Usually this file is created with this SQL:
spool trans_flat.txt
select <column_1> ||','|| <column_2> ||','|| ...
from trans;
spool off
- Copy the file over to the data warehouse server using
ftp, rcp, or some other mechanism. The file exists in the
directory /home/oracle/dump_dir.
- On the data warehouse database, create a directory
object named dump_dir as:
create directory dump_dir as '/home/oracle/dump_dir';
- Create an external table:
create table trans_ext
(
... <columns of the table> ...
)
organization external
(
type oracle_loader
default directory admin
access parameters
(
records delimited by newline
badfile 'trans_ext.bad'
discardfile 'trans_ext.dis'
logfile 'trans_ext.log'
fields terminated by "," optionally enclosed by '"'
(
... <columns> ...
)
)
location ('trans_flat.txt')
)
reject limit unlimited;
- Now load the external table into the regular tables
using any common method such as direct load insert and
merge.
The most time-consuming step here is Step
1, in which the plain text file is created.

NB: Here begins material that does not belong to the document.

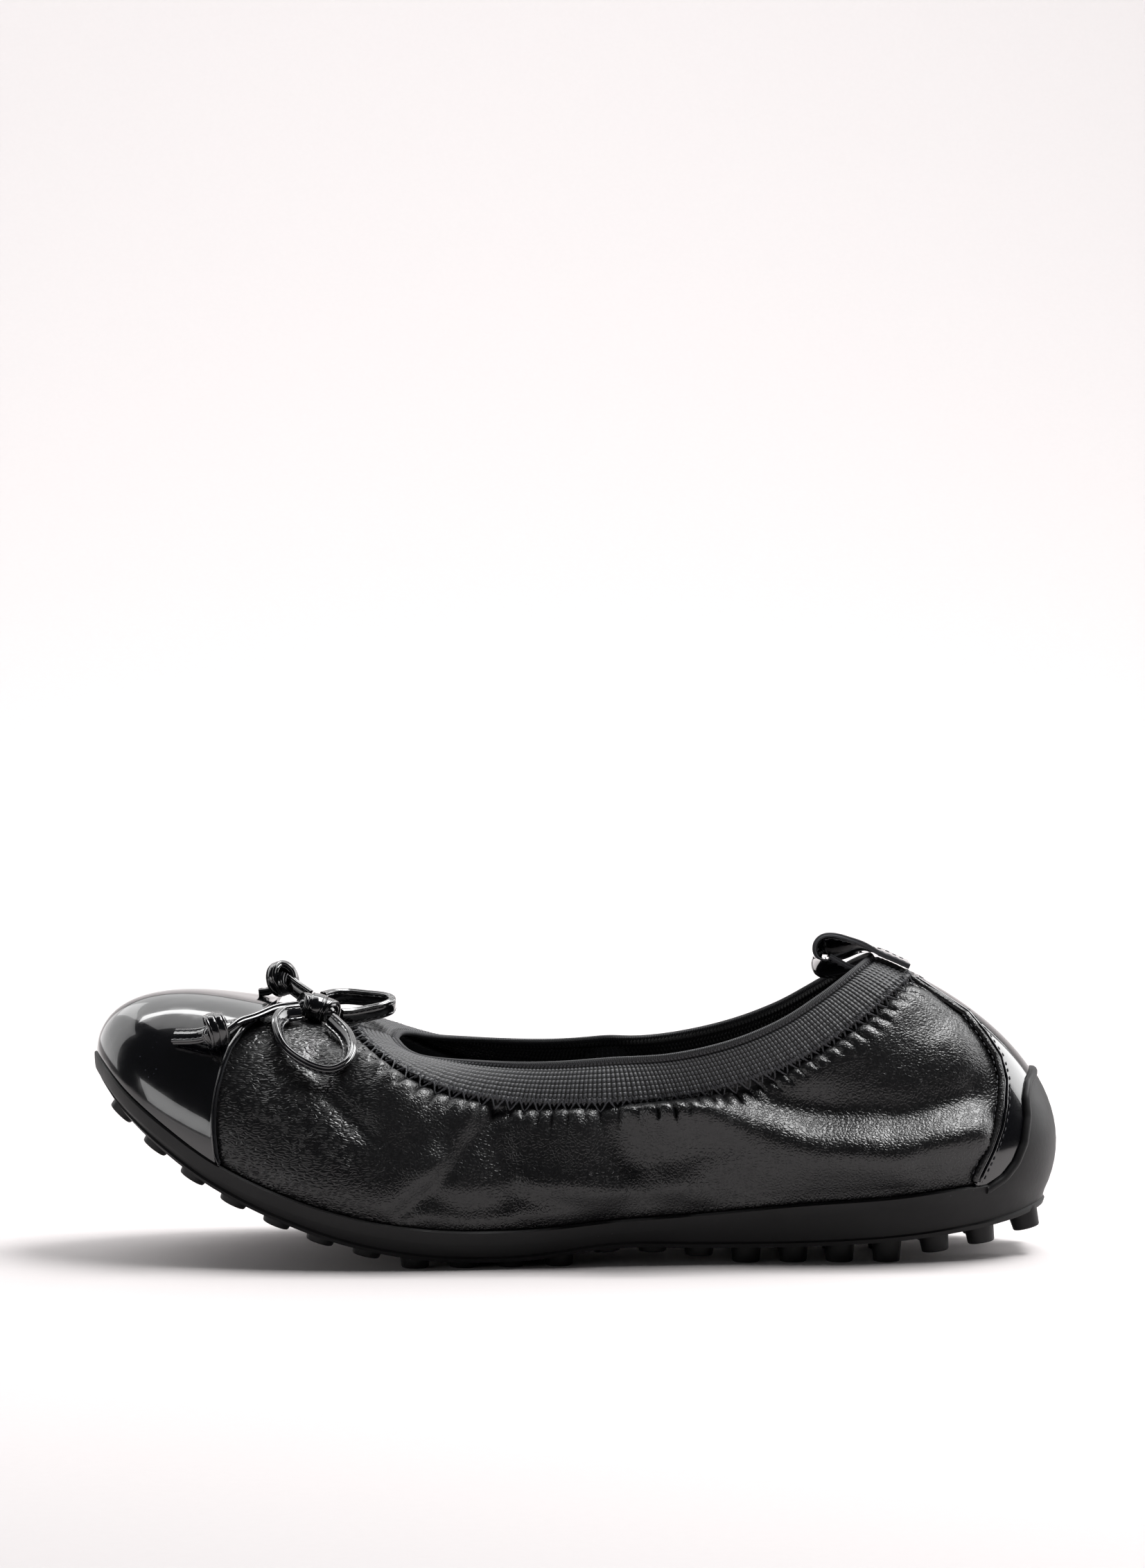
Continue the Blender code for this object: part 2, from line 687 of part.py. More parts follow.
def make_collar_band(parts):
    """The wide elastic band round the whole opening, lapped over the leather's edge."""
    return wall_sheet(
        "collar_band", "woven elastic", parts, ring_places()[:-1],
        lambda place: wall_share(place, -BAND_WIDTH), lambda place: 1.0,
        2, LEATHER + CLEARANCE, OVERLAY, True,
    )


def make_back_strip(parts, cutters):
    """The patent strip up the back, cut between its front edge and the rubber heel tab."""
    made = wall_sheet(
        "back_strip", "patent leather", parts, ring_places(-STRIP_SECTIONS, STRIP_SECTIONS),
        lambda place: wall_share(place, LIP_HEIGHT + CLEARANCE),
        lambda place: wall_share(place, -BAND_WIDTH - CLEARANCE),
        WALL_SPLIT, LEATHER + CLEARANCE, OVERLAY, False,
    )
    heel = 0.5 * LAST_LENGTH
    edge = [(heel - back * STRIP_RUN, up * STRIP_HEIGHT) for back, up in STRIP_EDGE]
    above_tab = [point for point in heel_tab_line(CLEARANCE * 1.5) if point[0] > edge[0][0]]
    top = 2.0 * COLLAR_HEIGHT
    outline = above_tab + [(LAST_LENGTH, above_tab[-1][1]), (LAST_LENGTH, top), (edge[-1][0], top)]
    cut(made, side_prism("strip_trim", outline + edge[::-1], cutters), "INTERSECT", "edges")
    return made


def smooth_route(points, split):
    """A Catmull-Rom curve through open points, split evenly between each pair."""
    padded = [points[0] * 2.0 - points[1]] + list(points) + [points[-1] * 2.0 - points[-2]]
    route = []
    for index in range(1, len(padded) - 2):
        a, b, c, d = padded[index - 1:index + 3]
        for step in range(split):
            t = step / split
            bend = (a * 2.0 - b * 5.0 + c * 4.0 - d) * t ** 2 + (b * 3.0 - a - c * 3.0 + d) * t ** 3
            route.append((b * 2.0 + (c - a) * t + bend) * 0.5)
    route.append(points[-1].copy())
    return route


def strap(name, finish, group, route, sides, width, thickness):
    """A flat strap with eased edges along a route; sides are the directions of its width."""
    half = 0.5 * width
    thin = 0.5 * thickness
    ease = 0.5 * thin
    corners = (
        (-half + ease, -thin), (half - ease, -thin), (half, -thin + ease), (half, thin - ease),
        (half - ease, thin), (-half + ease, thin), (-half, thin - ease), (-half, -thin + ease),
    )

    def draw(sheet):
        rings = []
        for index, point in enumerate(route):
            run = route[min(index + 1, len(route) - 1)] - route[max(index - 1, 0)]
            face = run.cross(sides[index]).normalized()
            side = face.cross(run).normalized()
            rings.append([point + side * across + face * out for across, out in corners])
        join_rings(sheet, rings, True, False)
        bmesh.ops.holes_fill(sheet, edges=sheet.edges, sides=len(corners))
        bmesh.ops.recalc_face_normals(sheet, faces=sheet.faces)

    return add_object(name, mesh_from(name, draw), finish, group)


def on_vamp(x, y, offset):
    """The point over the vamp at x and y, an offset out from its inner face, and the way out there."""
    count = round(VAMP_SECTIONS / SIDE_STEP)
    sections = [SECTIONS + SIDE_STEP * step for step in range(-count, count + 1)]
    gap = (1.0 - VAMP_LOW_SHARE) / VAMP_STEPS
    shares = [VAMP_LOW_SHARE + gap * step for step in range(VAMP_STEPS + 1)]
    reach = 0.5 * SIDE_STEP
    spots = [(place, share) for place in sections for share in shares]
    for turn in range(VAMP_TURNS):
        best = min(spots, key=lambda spot: miss(spot, x, y))
        spots = []
        for step in (-1, 0, 1):
            for climb in (-0.1, 0.0, 0.1):
                spots.append((best[0] + reach * step, min(best[1] + reach * climb, 1.0)))
        reach *= 0.6
    place, share = min(spots, key=lambda spot: miss(spot, x, y))
    return layer_point(place, share, offset), wall_out(place, share)


def miss(spot, x, y):
    """How far a spot on the wall lies from x and y in the plan."""
    point = wall_point(spot[0], spot[1])
    return (point.x - x) ** 2 + (point.y - y) ** 2


def bow_middle():
    """The middle of the bow's knot, resting on the vamp."""
    x = BOW_SETBACK - 0.5 * LAST_LENGTH
    return on_vamp(x, BOW_SIDE, LEATHER + CLEARANCE + 0.5 * BOW_KNOT_HEIGHT)


def make_bow_knot(parts):
    """The wrapped knot: a flattened ball with the strap's turn round it."""
    middle, out = bow_middle()
    size = Vector((BOW_KNOT_LENGTH, BOW_KNOT_WIDTH, BOW_KNOT_HEIGHT)) * 0.5
    turn = Vector((0.0, 0.0, 1.0)).rotation_difference(out)

    def draw(sheet):
        made = bmesh.ops.create_uvsphere(sheet, u_segments=14, v_segments=8, radius=1.0)
        bmesh.ops.scale(sheet, vec=size, verts=made["verts"])
        bmesh.ops.rotate(sheet, verts=made["verts"], cent=(0, 0, 0), matrix=turn.to_matrix())
        bmesh.ops.translate(sheet, verts=made["verts"], vec=middle)

    return add_object("bow_knot", mesh_from("bow_knot", draw), "patent leather", parts)


def lying_route(table, length, offset):
    """A route over the vamp from a table of shares, and the way out at each of its points."""
    middle = Vector((BOW_SETBACK - 0.5 * LAST_LENGTH, BOW_SIDE, 0.0))
    points = []
    for along, across, lift in table:
        place = middle + Vector((along, across, 0.0)) * length
        points.append(on_vamp(place.x, place.y, offset + lift * length))
    return points


def make_near_loop(parts):
    """The loop that lies down the outer side of the vamp, its strap on edge."""
    offset = LEATHER + 2.0 * CLEARANCE + 0.5 * STRAP_WIDTH
    points = lying_route(NEAR_LOOP, LOOP_LENGTH, offset)
    route = smooth_route([point for point, out in points], STRAP_SPLIT)
    sides = smooth_route([out for point, out in points], STRAP_SPLIT)
    return strap("bow_loop_near", "patent leather", parts, route, sides, STRAP_WIDTH, STRAP_THICKNESS)


def make_far_loop(parts):
    """The loop that stands back over the throat, its strap on edge."""
    middle = bow_middle()[0]
    route = smooth_route([middle + Vector(row) * LOOP_LENGTH for row in FAR_LOOP], STRAP_SPLIT)
    sides = [Vector(FAR_LOOP_LEAN)] * len(route)
    return strap("bow_loop_far", "patent leather", parts, route, sides, STRAP_WIDTH, STRAP_THICKNESS)


def tail_knot(name, centre, axis, cutters):
    """The ring of a tail's overhand knot, round its strap."""

    def draw(sheet):
        rings = []
        turn = Vector((0.0, 0.0, 1.0)).rotation_difference(axis)
        for index in range(KNOT_STEPS):
            angle = 2.0 * math.pi * index / KNOT_STEPS
            ring = []
            for corner in range(KNOT_SIDES):
                swing = 2.0 * math.pi * corner / KNOT_SIDES
                radius = TAIL_KNOT_RADIUS + math.cos(swing) * TAIL_KNOT_CORD
                lift = math.sin(swing) * TAIL_KNOT_CORD
                ring.append(centre + turn @ Vector((math.cos(angle) * radius, math.sin(angle) * radius, lift)))
            rings.append(ring)
        join_rings(sheet, rings, True, True)
        bmesh.ops.recalc_face_normals(sheet, faces=sheet.faces)

    made = add_object(name, mesh_from(name, draw), "patent leather", cutters)
    as_cutter(made)
    return made


def make_near_tail(parts, cutters):
    """The tail that lies forward over the cap, with its knot and square end."""
    offset = LEATHER + OVERLAY + 2.5 * CLEARANCE + 0.5 * STRAP_THICKNESS
    points = lying_route(NEAR_TAIL, TAIL_LENGTH, offset)
    centres = [point for point, out in points]
    knot = TAIL_KNOT_POINT["near"]
    lift = points[knot][1] * (TAIL_KNOT_RADIUS + TAIL_KNOT_CORD - 0.5 * STRAP_THICKNESS)
    centres[knot] = centres[knot] + lift
    for index in (knot - 1, knot + 1):
        centres[index] = centres[index] + lift * 0.5
    route = smooth_route(centres, STRAP_SPLIT)
    outs = smooth_route([out for point, out in points], STRAP_SPLIT)
    sides = []
    for index, out in enumerate(outs):
        run = route[min(index + 1, len(route) - 1)] - route[max(index - 1, 0)]
        sides.append(out.cross(run).normalized())
    made = strap("bow_tail_near", "patent leather", parts, route, sides, STRAP_WIDTH, STRAP_THICKNESS)
    axis = (centres[knot + 1] - centres[knot - 1]).normalized()
    cut(made, tail_knot("near_tail_knot", centres[knot], axis, cutters), "UNION", "knot")
    return made


def make_far_tail(parts, cutters):
    """The tail that stands up off the knot and droops past its own knot."""
    middle = bow_middle()[0]
    points = [middle + Vector(row) * TAIL_LENGTH for row in FAR_TAIL]
    route = smooth_route(points, STRAP_SPLIT)
    sides = smooth_route([Vector(row) for row in FAR_TAIL_LEAN], STRAP_SPLIT)
    knot = TAIL_KNOT_POINT["far"]
    made = strap("bow_tail_far", "patent leather", parts, route, sides, STRAP_WIDTH, STRAP_THICKNESS)
    axis = (points[knot + 1] - points[knot - 1]).normalized()
    cut(made, tail_knot("far_tail_knot", points[knot], axis, cutters), "UNION", "knot")
    return made


def make_pull_tab(parts):
    """The folded loop of patent strip over the collar at the heel."""
    lie = LEATHER + OVERLAY + 3.5 * CLEARANCE + 0.5 * PULL_TAB_THICKNESS
    under = -CLEARANCE - 0.5 * PULL_TAB_THICKNESS - PULL_TAB_SAG
    over = [layer_point(0.0, wall_share(0.0, -BAND_WIDTH * share), lie) for share in PULL_TAB_OVER]
    inside = [layer_point(0.0, wall_share(0.0, -BAND_WIDTH * share), under) for share in PULL_TAB_UNDER]
    lead = over[-1]
    fold = PULL_TAB_FOLD
    level = lead.z + 4.0 * CLEARANCE
    upper_run = [Vector((lead.x - PULL_TAB_LENGTH * share, 0.0, level)) for share in PULL_TAB_RUN]
    low = level - 2.0 * fold - PULL_TAB_DROOP
    lower_run = [Vector((point.x, 0.0, low)) for point in reversed(upper_run)]
    turn = []
    for step in range(FOLD_STEPS):
        angle = math.radians(90.0) + math.pi * step / (FOLD_STEPS - 1)
        x = lead.x - PULL_TAB_LENGTH + fold * (1.0 + math.cos(angle))
        turn.append(Vector((x, 0.0, level - fold * (1.0 - math.sin(angle)))))
    route = smooth_route(over + upper_run + turn + lower_run + inside, 1)
    sides = []
    for share in PULL_TAB_TURNS:
        angle = math.radians(PULL_TAB_TWIST) * share
        sides.append(Vector((0.0, math.cos(angle), -math.sin(angle))))
    return strap("pull_tab", "patent leather", parts, route, sides, PULL_TAB_WIDTH, PULL_TAB_THICKNESS)


def stand_on_floor(parts):
    """Hang every piece from one empty that puts the origin on the floor under the shoe's middle."""
    root = bpy.data.objects.new("ballet_flat", None)
    parts.objects.link(root)
    layer = bpy.context.evaluated_depsgraph_get()
    corners = []
    for piece in parts.objects:
        if piece.type == "MESH":
            corners += [Vector(corner) for corner in piece.evaluated_get(layer).bound_box]
            piece.parent = root
    low = [min(corner[axis] for corner in corners) for axis in range(3)]
    high = [max(corner[axis] for corner in corners) for axis in range(3)]
    root.location = (-0.5 * (low[0] + high[0]), -0.5 * (low[1] + high[1]), -low[2])
    bpy.context.view_layer.update()


def main():
    clear_scene()
    parts = collection("ballet flat")
    cutters = collection("cutters")
    make_upper(parts)
    make_insole(parts)
    make_outsole(parts, cutters)
    make_toe_cap(parts, cutters)
    make_collar_band(parts)
    make_back_strip(parts, cutters)
    make_pull_tab(parts)
    make_bow_knot(parts)
    make_near_loop(parts)
    make_far_loop(parts)
    make_near_tail(parts, cutters)
    make_far_tail(parts, cutters)
    stand_on_floor(parts)


main()
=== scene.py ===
"""Looks of a ballet flat: soft leather, patent cap and bow, woven elastic collar and a studded rubber sole.

The toe points along -X, the outer side of the foot is at -Y and +Z is up. Sizes are in metres.
Every piece of the shoe's skin lies on one function, wall_point, which gives the upper's inner face anywhere
round the shoe. A place on the ring counts round from the heel along the outer side to the toe and back.
"""

import bisect
import functools
import math

import bmesh
import bpy
from mathutils import Matrix, Vector, noise


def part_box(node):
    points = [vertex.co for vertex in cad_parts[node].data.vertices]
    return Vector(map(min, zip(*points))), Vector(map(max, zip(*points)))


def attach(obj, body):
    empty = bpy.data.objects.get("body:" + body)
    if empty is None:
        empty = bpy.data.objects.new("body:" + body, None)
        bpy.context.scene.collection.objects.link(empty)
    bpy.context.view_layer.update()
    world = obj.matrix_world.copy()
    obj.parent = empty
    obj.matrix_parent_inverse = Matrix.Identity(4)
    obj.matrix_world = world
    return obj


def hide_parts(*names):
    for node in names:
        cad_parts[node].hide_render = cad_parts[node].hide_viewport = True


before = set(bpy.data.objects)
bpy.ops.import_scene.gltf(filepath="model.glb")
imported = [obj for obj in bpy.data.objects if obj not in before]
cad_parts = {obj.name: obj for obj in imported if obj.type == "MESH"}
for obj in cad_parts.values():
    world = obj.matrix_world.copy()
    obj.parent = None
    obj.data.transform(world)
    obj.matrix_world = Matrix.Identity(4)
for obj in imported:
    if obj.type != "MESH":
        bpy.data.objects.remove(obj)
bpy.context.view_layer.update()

bl_info = {
    "name": "Ballet flat",
    "version": (1, 0, 0),
    "blender": (4, 5, 0),
    "location": "View3D > Sidebar > Ballet flat",
    "description": "Dresses the packed ballet flat in leather, patent, elastic and rubber",
    "category": "Object",
}

# Overall form of the last
LAST_LENGTH = 0.2327
BALL_HALF_WIDTH = 0.0380
TOE_SPRING = 0.0426
HEEL_SPRING = 0.0100
COLLAR_SETBACK = 0.0720
COLLAR_HEEL_SET = 0.0427
COLLAR_LENGTH = LAST_LENGTH - COLLAR_SETBACK - COLLAR_HEEL_SET
COLLAR_HALF_WIDTH = 0.0250
COLLAR_HEIGHT = 0.0716
WALL_RISE = 0.0200
WALL_SWELL = 0.0060
VAMP_REACH = 0.0400
VAMP_ARCH = 0.0170
INSTEP_LIFT = 0.0050

# Layers, counted outwards from the inside of the upper
LEATHER = 0.0016
OVERLAY = 0.0011
RUBBER_WALL = 0.0016
CLEARANCE = 0.0003
OVERLAY_FACE = LEATHER + CLEARANCE + OVERLAY
SOLE_FACE = LEATHER + CLEARANCE + RUBBER_WALL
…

You could create
this file using plain SQL and spooling to a file—a simple yet
lengthy process. You can make the process somewhat faster by
using a Pro*C or OCI program instead of SQL*Plus to offload the
records to a flat file, but it will still take a while. The
other "speed bump" is the need to specify the columns
manually—another time-consuming process.